(Task to complete): The listing beneath should be written out in full, exactly as shown.

(Supplied material):
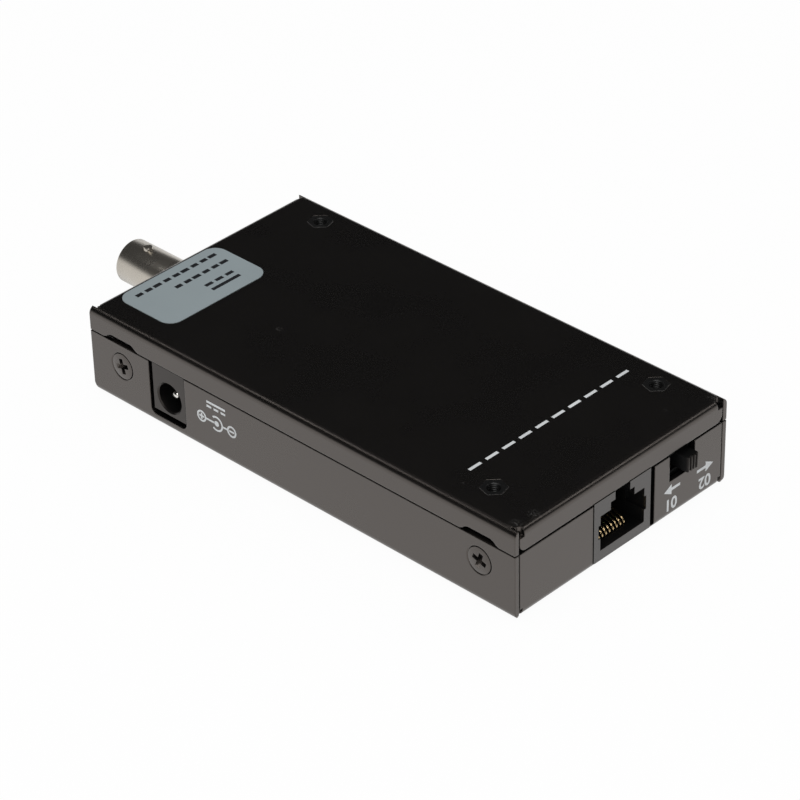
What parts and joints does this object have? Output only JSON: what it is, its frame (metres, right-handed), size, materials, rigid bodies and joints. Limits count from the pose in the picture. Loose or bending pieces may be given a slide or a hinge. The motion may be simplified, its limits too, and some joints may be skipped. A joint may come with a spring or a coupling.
{
  "type": "ethernet to bnc media converter",
  "caption": "Flat black folded-steel converter box with a network socket, a slide switch, a round power socket and a bayonet coaxial socket, lying on its cover.",
  "frame": {"origin": "centre of the cover plate's outer face, on which the box lies", "axes": "+Z from the cover plate to the base plate that carries the label, +X to the end with the network socket, -Y to the side with the power socket"},
  "size_m": [0.1356, 0.0596, 0.0197],
  "materials": {
    "case_paint": "satin black powder paint",
    "screw_black": "blackened steel",
    "standoff_steel": "zinc plated",
    "board_laminate": "solder mask",
    "socket_plastic": "moulded",
    "pin_nickel": "nickel plated",
    "knob_plastic": "moulded",
    "frame_steel": "tin plated",
    "shell_nickel": "warm satin nickel plate",
    "insulator_plastic": "smooth",
    "contact_gold": "gold plated",
    "label_film": "satin film",
    "chip_resin": "moulded resin",
    "ferrite": "fired ferrite",
    "capacitor_can": "smooth can",
    "lamp_lens": "clear lens"
  },
  "bodies": {
    "case": {"base_tray": "case_paint", "top_cover": "case_paint", "circuit_board": "board_laminate", "network_jack": "socket_plastic", "power_jack": "socket_plastic", "power_pin": "pin_nickel", "power_spring": "pin_nickel", "switch_base": "socket_plastic", "switch_frame": "frame_steel", "coax_shell": "shell_nickel", "coax_insulator": "insulator_plastic", "coax_contact": "contact_gold", "coax_block": "socket_plastic", "coax_nut": "shell_nickel", "product_label": "label_film", "network_chip": "chip_resin", "line_chip": "chip_resin", "regulator_chip": "chip_resin", "isolation_module": "chip_resin", "power_coil": "ferrite", "crystal": "frame_steel", "capacitor_1": "capacitor_can", "capacitor_2": "capacitor_can", "case_screw_1": "screw_black", "standoff_1": "standoff_steel", "board_screw_1": "standoff_steel", "case_screw_2": "screw_black", "standoff_2": "standoff_steel", "board_screw_2": "standoff_steel", "case_screw_3": "screw_black", "standoff_3": "standoff_steel", "board_screw_3": "standoff_steel", "case_screw_4": "screw_black", "standoff_4": "standoff_steel", "board_screw_4": "standoff_steel", "network_contact_1": "contact_gold", "network_contact_2": "contact_gold", "network_contact_3": "contact_gold", "network_contact_4": "contact_gold", "network_contact_5": "contact_gold", "network_contact_6": "contact_gold", "network_contact_7": "contact_gold", "network_contact_8": "contact_gold", "indicator_lamp_1": "lamp_lens", "indicator_lamp_2": "lamp_lens", "indicator_lamp_3": "lamp_lens", "lamp_holder": "chip_resin"},
    "switch_knob": {"switch_slider": "knob_plastic"}
  },
  "joints": [
    {"name": "switch_slide", "type": "slide", "parent": "case", "child": "switch_knob", "axis": [0, 1, 0], "range_m": [-0.0025, 0]}
  ]
}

(Exercise output):
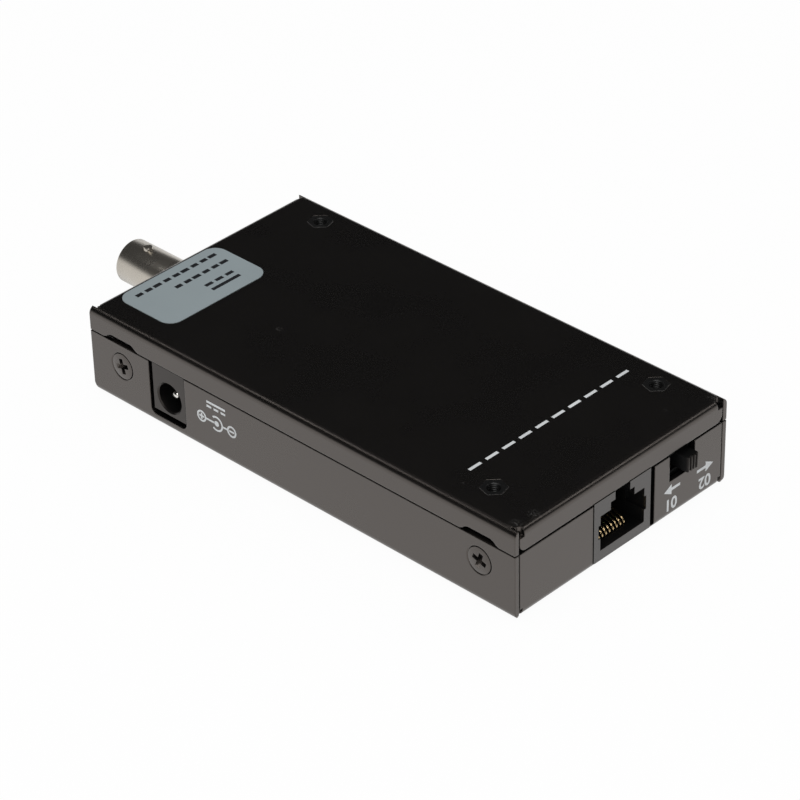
What parts and joints does this object have? Output only JSON: what it is, its frame (metres, right-handed), size, materials, rigid bodies and joints. Limits count from the pose in the picture. Loose or bending pieces may be given a slide or a hinge. The motion may be simplified, its limits too, and some joints may be skipped. A joint may come with a spring or a coupling.
{
  "type": "ethernet to bnc media converter",
  "caption": "Flat black folded-steel converter box with a network socket, a slide switch, a round power socket and a bayonet coaxial socket, lying on its cover.",
  "frame": {"origin": "centre of the cover plate's outer face, on which the box lies", "axes": "+Z from the cover plate to the base plate that carries the label, +X to the end with the network socket, -Y to the side with the power socket"},
  "size_m": [0.1356, 0.0596, 0.0197],
  "materials": {
    "case_paint": "satin black powder paint",
    "screw_black": "blackened steel",
    "standoff_steel": "zinc plated",
    "board_laminate": "solder mask",
    "socket_plastic": "moulded",
    "pin_nickel": "nickel plated",
    "knob_plastic": "moulded",
    "frame_steel": "tin plated",
    "shell_nickel": "warm satin nickel plate",
    "insulator_plastic": "smooth",
    "contact_gold": "gold plated",
    "label_film": "satin film",
    "chip_resin": "moulded resin",
    "ferrite": "fired ferrite",
    "capacitor_can": "smooth can",
    "lamp_lens": "clear lens"
  },
  "bodies": {
    "case": {"base_tray": "case_paint", "top_cover": "case_paint", "circuit_board": "board_laminate", "network_jack": "socket_plastic", "power_jack": "socket_plastic", "power_pin": "pin_nickel", "power_spring": "pin_nickel", "switch_base": "socket_plastic", "switch_frame": "frame_steel", "coax_shell": "shell_nickel", "coax_insulator": "insulator_plastic", "coax_contact": "contact_gold", "coax_block": "socket_plastic", "coax_nut": "shell_nickel", "product_label": "label_film", "network_chip": "chip_resin", "line_chip": "chip_resin", "regulator_chip": "chip_resin", "isolation_module": "chip_resin", "power_coil": "ferrite", "crystal": "frame_steel", "capacitor_1": "capacitor_can", "capacitor_2": "capacitor_can", "case_screw_1": "screw_black", "standoff_1": "standoff_steel", "board_screw_1": "standoff_steel", "case_screw_2": "screw_black", "standoff_2": "standoff_steel", "board_screw_2": "standoff_steel", "case_screw_3": "screw_black", "standoff_3": "standoff_steel", "board_screw_3": "standoff_steel", "case_screw_4": "screw_black", "standoff_4": "standoff_steel", "board_screw_4": "standoff_steel", "network_contact_1": "contact_gold", "network_contact_2": "contact_gold", "network_contact_3": "contact_gold", "network_contact_4": "contact_gold", "network_contact_5": "contact_gold", "network_contact_6": "contact_gold", "network_contact_7": "contact_gold", "network_contact_8": "contact_gold", "indicator_lamp_1": "lamp_lens", "indicator_lamp_2": "lamp_lens", "indicator_lamp_3": "lamp_lens", "lamp_holder": "chip_resin"},
    "switch_knob": {"switch_slider": "knob_plastic"}
  },
  "joints": [
    {"name": "switch_slide", "type": "slide", "parent": "case", "child": "switch_knob", "axis": [0, 1, 0], "range_m": [-0.0025, 0]}
  ]
}